-------- SUPPLIED MATERIAL

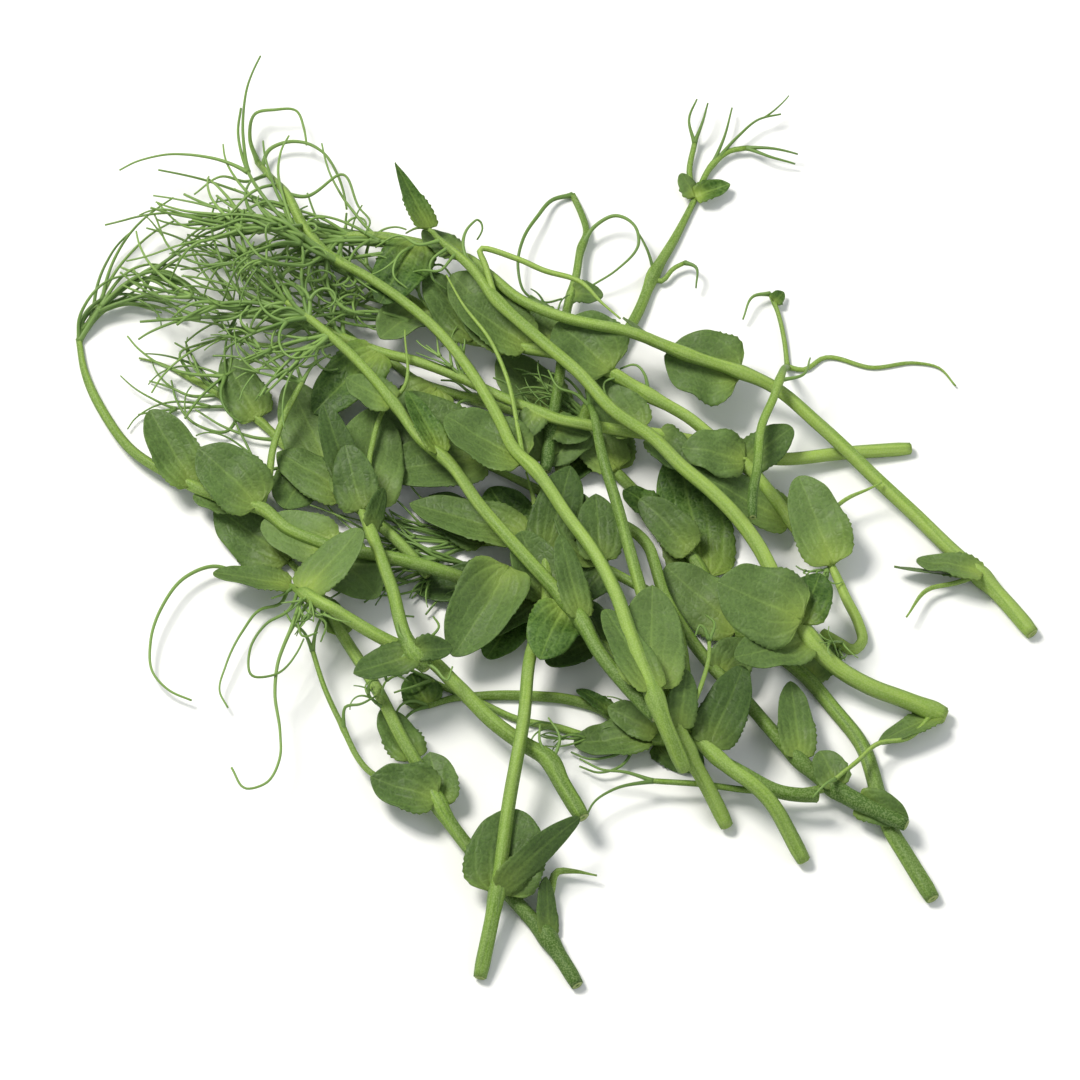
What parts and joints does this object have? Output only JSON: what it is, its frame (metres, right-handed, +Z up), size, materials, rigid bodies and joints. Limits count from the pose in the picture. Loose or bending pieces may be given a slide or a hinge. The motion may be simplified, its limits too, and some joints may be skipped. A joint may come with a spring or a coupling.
{
  "type": "pea microgreens",
  "caption": "Loose tangled handful of cut pea shoots with juicy stems, clasping oval leaves and branched curling tendrils, lying on a flat surface.",
  "frame": {"origin": "middle of the bounding box on the plane that the handful lies on", "axes": "+Z up from the surface, +Y away from the viewer towards the curling tips, +X to the viewer's right"},
  "size_m": [0.1739, 0.1838, 0.0201],
  "materials": {
    "deep_green": "waxy matte",
    "fresh_green": "waxy satin"
  },
  "bodies": {
    "root": {"shoot_01": "deep_green", "shoot_02": "deep_green", "shoot_03": "deep_green", "shoot_04": "deep_green", "shoot_05": "deep_green", "shoot_06": "deep_green", "shoot_07": "deep_green", "shoot_08": "deep_green", "shoot_09": "deep_green", "shoot_10": "deep_green", "shoot_11": "deep_green", "shoot_12": "deep_green", "shoot_13": "fresh_green", "shoot_14": "fresh_green", "shoot_15": "fresh_green", "shoot_16": "fresh_green", "shoot_17": "fresh_green", "shoot_18": "fresh_green", "shoot_19": "fresh_green", "shoot_20": "fresh_green", "shoot_21": "fresh_green", "shoot_22": "fresh_green"}
  },
  "joints": []
}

----------------

§ **BRIEF**: Print again each line of the listing above, exactly as it appears.

§ **THE ANSWER**:
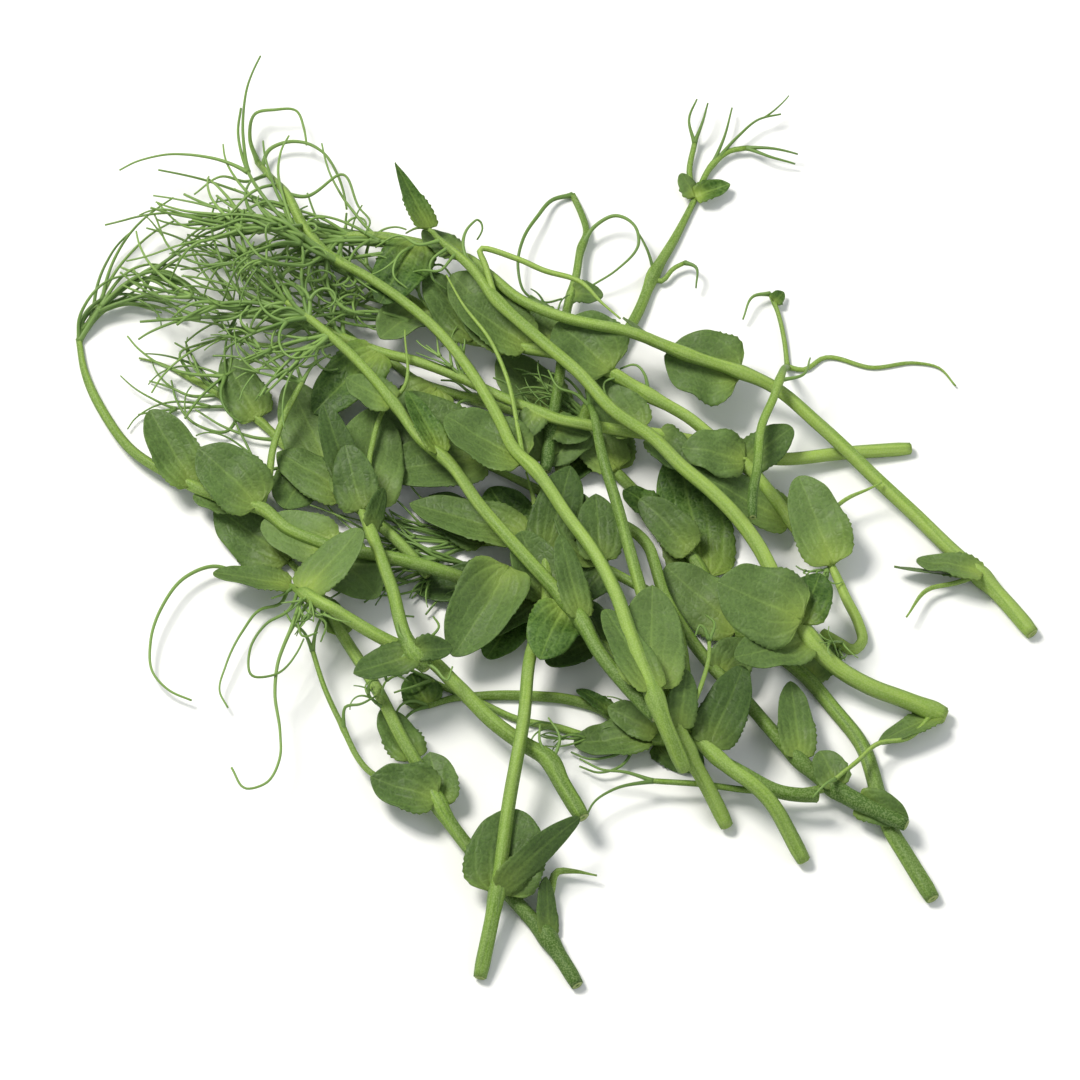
What parts and joints does this object have? Output only JSON: what it is, its frame (metres, right-handed, +Z up), size, materials, rigid bodies and joints. Limits count from the pose in the picture. Loose or bending pieces may be given a slide or a hinge. The motion may be simplified, its limits too, and some joints may be skipped. A joint may come with a spring or a coupling.
{
  "type": "pea microgreens",
  "caption": "Loose tangled handful of cut pea shoots with juicy stems, clasping oval leaves and branched curling tendrils, lying on a flat surface.",
  "frame": {"origin": "middle of the bounding box on the plane that the handful lies on", "axes": "+Z up from the surface, +Y away from the viewer towards the curling tips, +X to the viewer's right"},
  "size_m": [0.1739, 0.1838, 0.0201],
  "materials": {
    "deep_green": "waxy matte",
    "fresh_green": "waxy satin"
  },
  "bodies": {
    "root": {"shoot_01": "deep_green", "shoot_02": "deep_green", "shoot_03": "deep_green", "shoot_04": "deep_green", "shoot_05": "deep_green", "shoot_06": "deep_green", "shoot_07": "deep_green", "shoot_08": "deep_green", "shoot_09": "deep_green", "shoot_10": "deep_green", "shoot_11": "deep_green", "shoot_12": "deep_green", "shoot_13": "fresh_green", "shoot_14": "fresh_green", "shoot_15": "fresh_green", "shoot_16": "fresh_green", "shoot_17": "fresh_green", "shoot_18": "fresh_green", "shoot_19": "fresh_green", "shoot_20": "fresh_green", "shoot_21": "fresh_green", "shoot_22": "fresh_green"}
  },
  "joints": []
}